Most important to me though was hear fearlessness to say it as it is. To hear her flat out state the reality that Alaska as a state, despite its outward statements about making progress, is failing its native people. The schools – now 36 years after the Molly Hooch Rural School decision (sorry, just started learning about that part of AK history…) still isn’t providing adequate education to most of its peoples. In class we are learning about and from teachers who are doing it right, but the statistics still show Native students are not succeeding. It was so powerful to hear Ernestine say it straight, things have to change now, because things are only marginally better than they used to be.

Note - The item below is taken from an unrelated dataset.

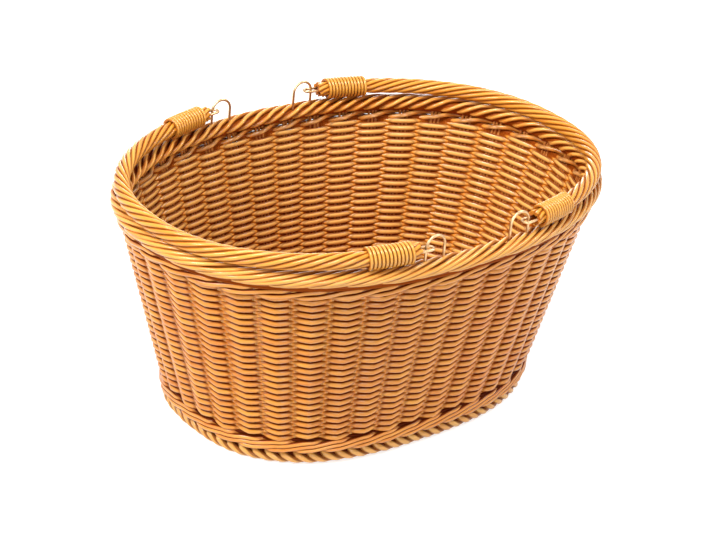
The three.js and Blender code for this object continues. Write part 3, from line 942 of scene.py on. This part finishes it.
def weave_packing():
    """Thin canes that stand between the stakes, inside the rows, and keep the light out; their dark
    coat is painted shade in the gaps.
    """
    height = np.linspace(SIDE_BOTTOM - 0.002, SIDE_TOP + 0.001, 5)
    beside = np.append(0.0017, np.linspace(0.0056, PACKING_REACH, 6))
    canes = []
    for aside in np.concatenate([-beside, beside]):
        outset = np.interp(abs(aside), [0.0045, PACKING_REACH], [STAKE_OUTSET, 0.0])
        canes.append(with_values(columns(aside, outset, height), height, PACKING_CANE))
    strokes_round(
        "weave_packing", "stake_cane", canes, STAKES, [], coat=PACKING_SHADE_COAT, Unevenness=0.0,
        Sides=6, Seed=22,
    )


def wale_lines(height, rods, layer, swing):
    """Closed lines of waling: each rod passes inside one stake, comes out as the lowest layer
    and climbs a layer at every stake until it goes in again as the highest."""
    rounds = 1 if STAKES % rods == 0 else rods
    top = layer * (rods - 2) / 2
    places = [0.0, 0.5]
    heights = [0.0, -top - 0.2 * layer]
    for stake in range(1, rods):
        middle = layer * (stake - rods / 2)
        places += [stake - 0.16, stake + 0.16]
        heights += [middle - 0.05 * layer, middle + 0.05 * layer]
    places += [rods - 0.5, rods]
    heights += [top + 0.2 * layer, 0.0]
    crossings = [0, 0.36, 0.72, rods - 0.72, rods - 0.36, rods]
    lines = []
    for number in range(rods if rounds == 1 else 1):
        stake = np.arange(STAKES * rounds * WALE_STEPS) / WALE_STEPS
        place = np.mod(stake - number, rods)
        rise = np.interp(place, places, heights)
        outset = np.interp(place, crossings, [-1, 0, 1, 1, 0, -1])
        for _ in range(2):
            rise = (np.roll(rise, 1) + 2 * rise + np.roll(rise, -1)) / 4
            outset = (np.roll(outset, 1) + 2 * outset + np.roll(outset, -1)) / 4
        points = columns(stake * STAKE_SPACING, swing * outset, height + rise)
        lines.append(with_values(points, height, WALE_CANE, front=outset))
    return lines


def hidden_ring(name, height, level, radius, outset, coat):
    """The bundle of cane ends inside a border, or the cane packed in behind a waling, in a dark
    coat of painted shade.
    """
    length = np.arange(RING_POINTS) / RING_POINTS * RIM_PERIMETER
    line = with_values(columns(length, outset, height), level, radius)
    strokes_round(
        name, "stake_cane", [line], 1, [], closed=True, coat=coat, Lean=0.0, Unevenness=0.0,
        Sides=10, Seed=45,
    )


def walings():
    """One row of three rods under the rim and one of four rods above the foot, with packing."""
    for place, middle, rods, layer, swing, seed in (
        ("upper", UPPER_WALE_MIDDLE, 3, 0.0048, 0.0046, 31),
        ("lower", LOWER_WALE_MIDDLE, 4, 0.0038, 0.0044, 32),
    ):
        strokes_round(
            place + "_waling", "wale_cane", wale_lines(middle, rods, layer, swing), 1,
            [place + "_wale"], closed=True, Unevenness=0.0, Seed=seed,
        )
    for name, height, radius, outset, coat in PACKING_RINGS:
        hidden_ring(name, height, height, radius, outset, coat)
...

Also, I know what book I’m reading next. I also know sometimes I may be weighty in these blog posts considering I don’t come from Alaska, nor have I experienced discrimination in the ways others have. I do, deep inside, believe in education as a medium for social justice. I have worked towards it in the classes I have taught in the past few years, and know it is a core value to how I build lessons and approach the conveyance of information. Often, Whites and others of privelidges see themselves as saviors of the impoverished, the discriminated, and the kicked around. Ernestine’s words resonated with me and my mission as a musician and an educator – We are not here to save them, we are here to believe in them.